La giustifichiamo dicendo a noi stesse/i che lavoriamo in un settore ipercompetitivo, che gestiamo progetti complessi e che, in fondo, dovrebbero darci una medaglia per quanto siamo capaci di tenere duro.
La verità, nuda e cruda, è che si tratta solo di una organizzazione del tempo non efficiente e non ragionata.
Manca cioè la capacità di gestire le priorità, per cui c’è sempre qualcosa su cui è fondamentale concentrarsi e tutte le altre si accumulano, si perdono, generano stress e colonne di mail da leggere.
Nelle aziende in cui la gestione del tempo fa parte della cultura aziendale, l’emergenza è sempre un’eccezione, mai la regola!
8.
“Sì ma quanti rischi ci fa correre questa idea?”
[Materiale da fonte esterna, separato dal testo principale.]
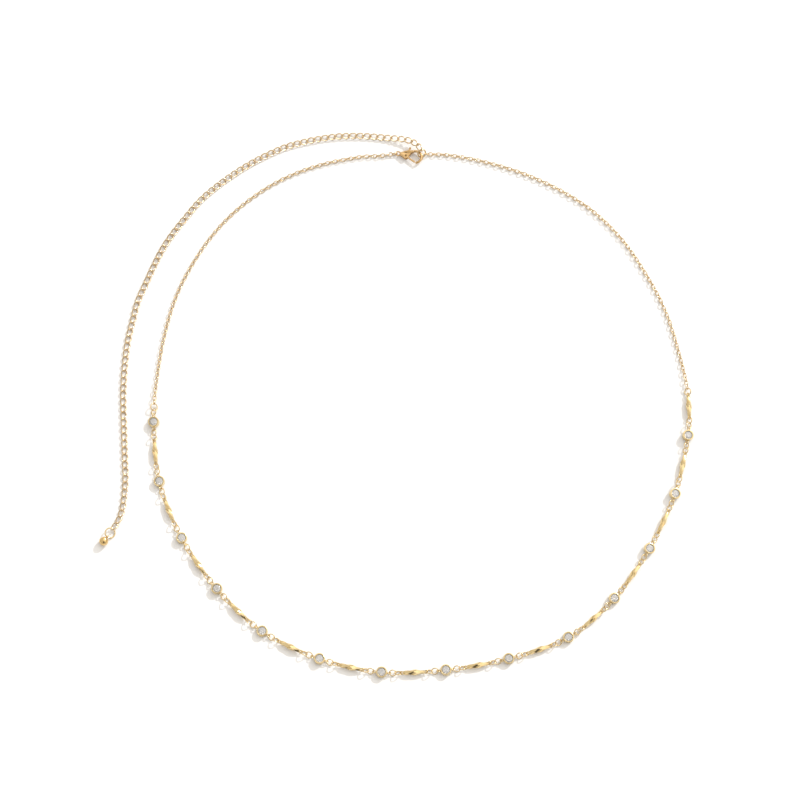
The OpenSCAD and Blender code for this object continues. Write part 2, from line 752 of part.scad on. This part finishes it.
for (i = [0 : station_count - 1]) {
    setting(i);
    stone(i);
    bar(i);
}
connecting_rings_left();
connecting_rings_right();
left_end_ring();
right_end_ring();
left_chain();
right_chain();
jump_ring();
clasp_body();
clasp_lever();
clasp_rivet();
extender_chain();
end_ring();
end_bead();
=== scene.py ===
import bisect
import math
import bmesh
import bpy
import numpy
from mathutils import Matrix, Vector


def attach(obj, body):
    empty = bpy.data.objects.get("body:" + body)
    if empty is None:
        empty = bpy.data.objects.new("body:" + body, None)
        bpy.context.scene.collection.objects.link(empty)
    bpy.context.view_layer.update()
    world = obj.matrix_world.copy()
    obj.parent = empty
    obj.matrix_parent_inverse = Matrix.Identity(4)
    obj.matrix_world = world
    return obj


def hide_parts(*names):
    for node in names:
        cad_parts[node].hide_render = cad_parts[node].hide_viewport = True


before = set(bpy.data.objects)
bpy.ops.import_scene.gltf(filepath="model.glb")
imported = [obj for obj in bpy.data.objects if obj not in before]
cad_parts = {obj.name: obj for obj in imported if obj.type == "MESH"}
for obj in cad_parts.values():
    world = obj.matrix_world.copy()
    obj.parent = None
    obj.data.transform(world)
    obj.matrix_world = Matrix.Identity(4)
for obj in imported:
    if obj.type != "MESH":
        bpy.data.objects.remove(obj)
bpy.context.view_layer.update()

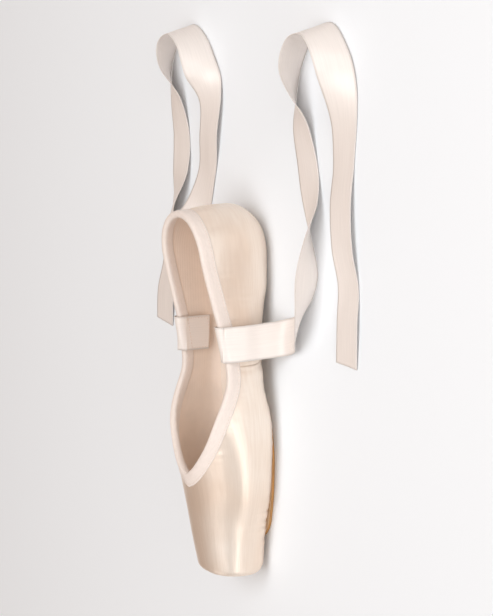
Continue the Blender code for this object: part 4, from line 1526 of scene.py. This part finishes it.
class SHOE_OT_stage(bpy.types.Operator):
    """Lays the pale floor and sets the studio lights and the camera"""

    bl_idname = "pointe_shoe.stage"
    bl_label = "Studio"

    def execute(self, context):
        self.floor()
        for lamp in LAMPS:
            self.lamp(*lamp)
        context.scene.world = self.sky()
        context.scene.view_settings.view_transform = "Standard"
        context.scene.view_settings.look = "None"
        context.scene.camera = self.camera()
        return {"FINISHED"}

    def sky(self):
        """A pale world, dim and tan behind the shoe, so that the satin has tones to reflect."""
        world = bpy.data.worlds.new("studio")
        world.use_nodes = True
        sky = Pattern(world.node_tree)
        place = sky.node("ShaderNodeTexCoord", {}, "Generated")
        ahead = sky.ramp(sky.across(place, "Y"), -0.65, 0.6)
        sky.fill(sky.nodes["Background"], {
            "Strength": sky.ramp(ahead, 0, 1, 0.34, 0.60),
            "Color": sky.mix(ahead, SKY_BEHIND, SKY_AHEAD),
        })
        return world

    def floor(self):
        """A wide pale floor under the shoe."""
        bpy.ops.object.select_all(action="DESELECT")
        bpy.ops.mesh.primitive_plane_add(size=FLOOR_SIZE, location=(0, 0, FLOOR_LEVEL))
        floor = bpy.context.object
        floor.name = "studio_floor"
        bpy.ops.object.transform_apply(location=True, rotation=True, scale=True)
        paint = Finish("studio floor").done({"Base Color": FLOOR_COLOUR, "Roughness": 0.7})
        floor.data.materials.append(paint)

    def lamp(self, name, place, size, power, colour):
        """One soft lamp that faces the shoe."""
        data = bpy.data.lights.new(name, "AREA")
        data.shape = "RECTANGLE"
        data.size, data.size_y = size
        data.energy = power
        data.color = colour
        self.stand(name, data, facing(Vector(place), (Vector(place) - AIM).normalized()))

    def camera(self):
        """The camera, rolled so that the toe points down and the sole is at the right."""
        data = bpy.data.cameras.new("camera")
        data.lens = CAMERA_LENS
        data.sensor_width = 36
        back = towards(CAMERA_ELEVATION, CAMERA_HEELWARD)
        roll = Matrix.Rotation(math.pi / 2, 4, "Z")
        return self.stand("camera", data, facing(AIM + back * CAMERA_DISTANCE, back) @ roll)

    def stand(self, name, data, matrix):
        """A lamp or camera in its place."""
        made = bpy.data.objects.new(name, data)
        bpy.context.scene.collection.objects.link(made)
        made.matrix_world = matrix
        return made


class SHOE_PT_panel(bpy.types.Panel):
    """Lists the shoe's pieces, in the order in which they are made"""

    bl_idname = "SHOE_PT_panel"
    bl_label = "Pointe Shoe"
    bl_space_type = "VIEW_3D"
    bl_region_type = "UI"
    bl_category = "Pointe Shoe"

    def draw(self, context):
        for name in ShoeLooks.__annotations__:
            self.layout.prop(context.scene.pointe_shoe_looks, name)
        for step in STEPS:
            self.layout.operator(step.bl_idname)


STEPS = (
    SHOE_OT_satin_cover,
    SHOE_OT_canvas_lining,
    SHOE_OT_drawstring_casing,
    SHOE_OT_outsole,
    SHOE_OT_insole,
    SHOE_OT_ribbons,
    SHOE_OT_stage,
)
CLASSES = (ShoeLooks, *STEPS, SHOE_PT_panel)


def register():
    for one in CLASSES:
        bpy.utils.register_class(one)
    bpy.types.Scene.pointe_shoe_looks = bpy.props.PointerProperty(type=ShoeLooks)


def unregister():
    del bpy.types.Scene.pointe_shoe_looks
    for one in reversed(CLASSES):
        bpy.utils.unregister_class(one)


def main():
    """Makes every piece in order."""
    register()
    for step in (
        bpy.ops.pointe_shoe.satin_cover,
        bpy.ops.pointe_shoe.canvas_lining,
        bpy.ops.pointe_shoe.drawstring_casing,
        bpy.ops.pointe_shoe.outsole,
        bpy.ops.pointe_shoe.insole,
        bpy.ops.pointe_shoe.ribbons,
        bpy.ops.pointe_shoe.stage,
    ):
        if step() != {"FINISHED"}:
            raise RuntimeError(f"{step} didn't finish")


if __name__ == "__main__":
    main()
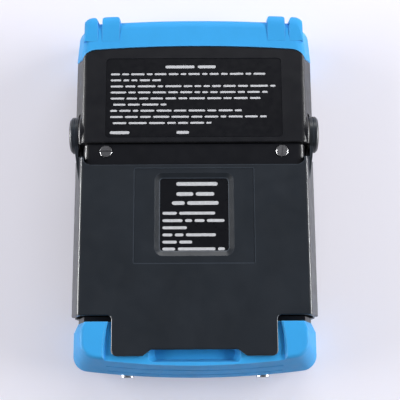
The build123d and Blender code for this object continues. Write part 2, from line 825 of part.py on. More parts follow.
def tongue_outline():
    """The plate's tongue in plan, with the finger notch in its lower edge."""
    shoulder = -plate_shoulder
    end = -tongue_end
    with BuildSketch(Plane.XY.offset(plate_z - stand_wall)) as outline:
        with BuildLine():
            Polyline(
                (-tongue_half_width, shoulder + 4 * tongue_root_radius),
                (-tongue_half_width, end),
                (-notch_mouth, end),
                (-notch_half_width, end + notch_depth),
                (notch_half_width, end + notch_depth),
                (notch_mouth, end),
                (tongue_half_width, end),
                (tongue_half_width, shoulder + 4 * tongue_root_radius),
                close=True,
            )
        make_face()
        ends = outline.vertices().filter_by(lambda v: abs(v.Y - end) < same_place)
        fillet(ends.filter_by(lambda v: abs(v.X) > notch_mouth + 1), tongue_corner)
        for x in (notch_mouth, notch_half_width):
            bends = outline.vertices().filter_by(lambda v: abs(abs(v.X) - x) < same_place)
            fillet(bends, notch_corner)
    return outline.sketch


inner_corner_x = flange_x(plate_z) - 2 * stand_wall / 3
web_x = stand_half_width - (arm_web_z - parting_z) * back_slope + stand_gap
ramp_x = flange_x(arm_high_z)
ramp_slope = (hub_outer - ramp_x) / (arm_ramp_start - arm_ramp_end)
with BuildPart() as arms:
    with BuildSketch(Plane.XY.offset(arm_low_z)):
        with BuildLine():
            Polyline((hub_face, pivot_y), (hub_outer, pivot_y), (hub_outer, arm_ramp_start),
                     (hub_face, arm_ramp_start - stand_wall / ramp_slope), close=True)
        make_face()
    extrude(amount=arm_high_z - arm_low_z)
    with BuildSketch(Plane.XY.offset(arm_web_z)):
        with BuildLine():
            Polyline((web_x, plate_top + flange_overrun),
                     (hub_outer - stand_wall / 2, plate_top + flange_overrun),
                     (hub_outer - stand_wall / 2, arm_ramp_start - stand_wall / 2 / ramp_slope),
                     (ramp_x, arm_ramp_end), (web_x, arm_ramp_end), close=True)
        make_face()
    extrude(amount=arm_high_z - arm_web_z)
    mirror(about=Plane.YZ)

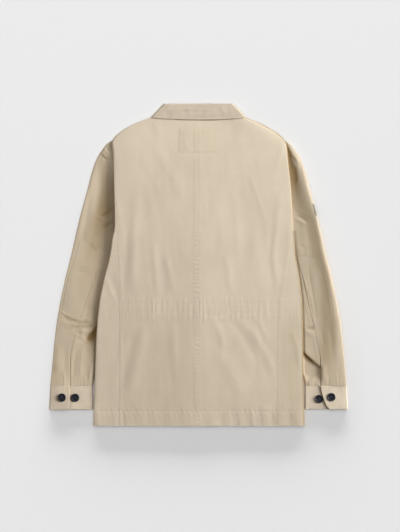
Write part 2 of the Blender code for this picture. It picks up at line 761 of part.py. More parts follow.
def build_buttons():
    mesh = button_mesh()
    cutter_mesh = hole_cutter()
    for button in CUFF_BUTTONS:
        level = CUFF_OVERLAP_TOP if button.on_overlap else CUFF_INNER_TOP
        place = (button.side * button.reach, button.y, level + SEAM_GAP)
        add_button(button.name, mesh, cutter_mesh, place, True)
    for index in range(FRONT_BUTTON_COUNT):
        place = (0.0, FRONT_BUTTON_TOP_Y - FRONT_BUTTON_PITCH * index, BUTTON_HEIGHT)
        add_button("front_button_%d" % (index + 1), mesh, cutter_mesh, place, False)


def main():
    for item in list(bpy.data.objects):
        bpy.data.objects.remove(item)
    for side in SIDES:
        build_back(side)
        build_side(side)
        build_front(side)
        build_topsleeve(side)
        build_undersleeve(side)
        build_elbow_patch(side)
        build_vent(side)
        build_cuff(side)
    build_casing()
    build_label_patch()
    build_badge()
    build_collar_leaf()
    build_collar_stand()
    build_buttons()


main()
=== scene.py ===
"""Safari jacket laid out flat with its back up.

The floor is z = 0, +Y runs from hem to collar and +X to the right seen from above. Shapes are
worked out in millimetres, as arrays, and become metres where a mesh is made. "side" is -1 for
the left half of the jacket and +1 for the right half, and "reach" is the distance from the
jacket's middle line towards that side. Every cloth piece is a bmesh grid laid on the seams of
the CAD piece that it replaces, creased, with a wall as thick as its cloth.
"""
import math
from collections import namedtuple

import bmesh
import bpy
import numpy as np
from bpy.props import FloatProperty, FloatVectorProperty, PointerProperty
from mathutils import Matrix, Vector
from mathutils.bvhtree import BVHTree


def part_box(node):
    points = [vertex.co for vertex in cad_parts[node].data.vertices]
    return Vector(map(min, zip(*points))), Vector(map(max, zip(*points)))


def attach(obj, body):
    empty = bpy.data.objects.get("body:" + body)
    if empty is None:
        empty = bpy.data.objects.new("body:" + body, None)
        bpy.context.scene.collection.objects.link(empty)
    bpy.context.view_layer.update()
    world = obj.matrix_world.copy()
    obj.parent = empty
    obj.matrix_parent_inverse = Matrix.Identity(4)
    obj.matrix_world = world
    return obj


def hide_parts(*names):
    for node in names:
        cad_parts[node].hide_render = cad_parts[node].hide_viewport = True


bl_info = {
    "name": "Safari Jacket",
    "version": (1, 0, 0),
    "blender": (4, 5, 0),
    "location": "3D View > Sidebar > Jacket",
    "description": "Builds a cotton safari jacket laid out flat with its back up",
    "category": "Object",
}

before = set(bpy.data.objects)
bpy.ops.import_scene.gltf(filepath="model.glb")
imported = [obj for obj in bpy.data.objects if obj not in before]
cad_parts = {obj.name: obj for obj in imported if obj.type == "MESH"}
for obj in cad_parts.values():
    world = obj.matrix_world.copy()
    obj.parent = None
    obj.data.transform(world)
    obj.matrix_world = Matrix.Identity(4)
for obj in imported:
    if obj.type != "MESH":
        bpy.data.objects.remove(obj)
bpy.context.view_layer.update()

MM = 0.001
LEFT, RIGHT = -1, 1
SIDES = {LEFT: "left", RIGHT: "right"}
UP, DOWN = 1, -1


# ---- small maths

def smooth(t):
    """0 below 0, 1 above 1, with level ends."""
    t = np.clip(t, 0, 1)
    return t * t * (3 - 2 * t)


def bump(distance, width):
    """1 on a line, fading to 0 a few widths away."""
    return np.exp(-(distance / width) ** 2)


def between(value, low, high, fade):
    """1 from low to high, fading out over fade on either side."""
    return smooth((value - low) / fade + 0.5) * smooth((high - value) / fade + 0.5)


def listed(kind, *rows):
    """A table: each row of values as one named tuple."""
    return [kind(*row) for row in rows]


class Curve:
    """A value along y: straight between its rows, with the corners rounded off."""

    def __init__(self, ys, values, round_off=10):
        order = np.argsort(ys)
        ys, values = np.asarray(ys, float)[order], np.asarray(values, float)[order]
        self.ys = np.arange(ys[0], ys[-1] + 1, 1)
        line = np.interp(self.ys, ys, values)
        reach = int(round_off)
        if reach > 0 and len(line) > 2:
            before = line[0] - (line[1] - line[0]) * np.arange(reach, 0, -1)
            after = line[-1] + (line[-1] - line[-2]) * np.arange(1, reach + 1)
            kernel = np.hanning(2 * reach + 3)[1:-1]
            padded = np.concatenate([before, line, after])
            line = np.convolve(padded, kernel / kernel.sum(), mode="valid")
        self.values = line

    def __call__(self, y):
        return np.interp(y, self.ys, self.values)


def column(table, name, round_off=14):
    """One named column of a table, as a curve along its y."""
    return Curve([row.y for row in table], [getattr(row, name) for row in table], round_off)


def waves(x, y, size, seed, stretch=1, count=9):
    """Soft unevenness between about -1 and 1: a few long waves in seeded directions.

    size is the usual distance between two crests; stretch makes them longer along y."""
    random = np.random.default_rng(seed)
    total = 0
    for _ in range(count):
        heading = random.uniform(0, math.pi)
        length = size * random.uniform(0.7, 1.6)
        phase = random.uniform(0, math.tau)
        total += np.sin((x * math.cos(heading) + y * math.sin(heading) / stretch)
                        * math.tau / length + phase)
    return total / math.sqrt(count) * 0.8


def ripples(along, pitch, seed):
    """Uneven puckers along a row of stitches: two close pitches that beat with each other."""
    drift = waves(along, 0, pitch * 6, seed, count=4)
    strength = 0.65 + 0.35 * waves(along, 0, pitch * 9, seed + 1, count=4)
    return strength * np.sin(along * math.tau / pitch + 1.9 * drift)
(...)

Sempre più manager e imprenditori di settori ad alta competitività e innovazione stanno realizzando che l’unico modo per innovare è osare, è spingersi oltre, senza avere troppa paura di fare un salto nell’ignoto.
Per fare vera innovazione servono idee dirompenti, serve il giusto contesto perché possano essere stimolate e generate, ma serve anche che quando l’idea arriva trovi terreno fertile e non muri prefabbricati.
Anche in questo caso è una questione di cultura aziendale.
Per quanto sia sacrosanto valutare la sostenibilità di un’idea (vd. punto 2), se si bloccano le nuove idee sul nascere, se non si ha il coraggio di prendersi ogni tanto dei rischi, si perdono competitività e capacità di innovazione. E questo è un rischio concreto.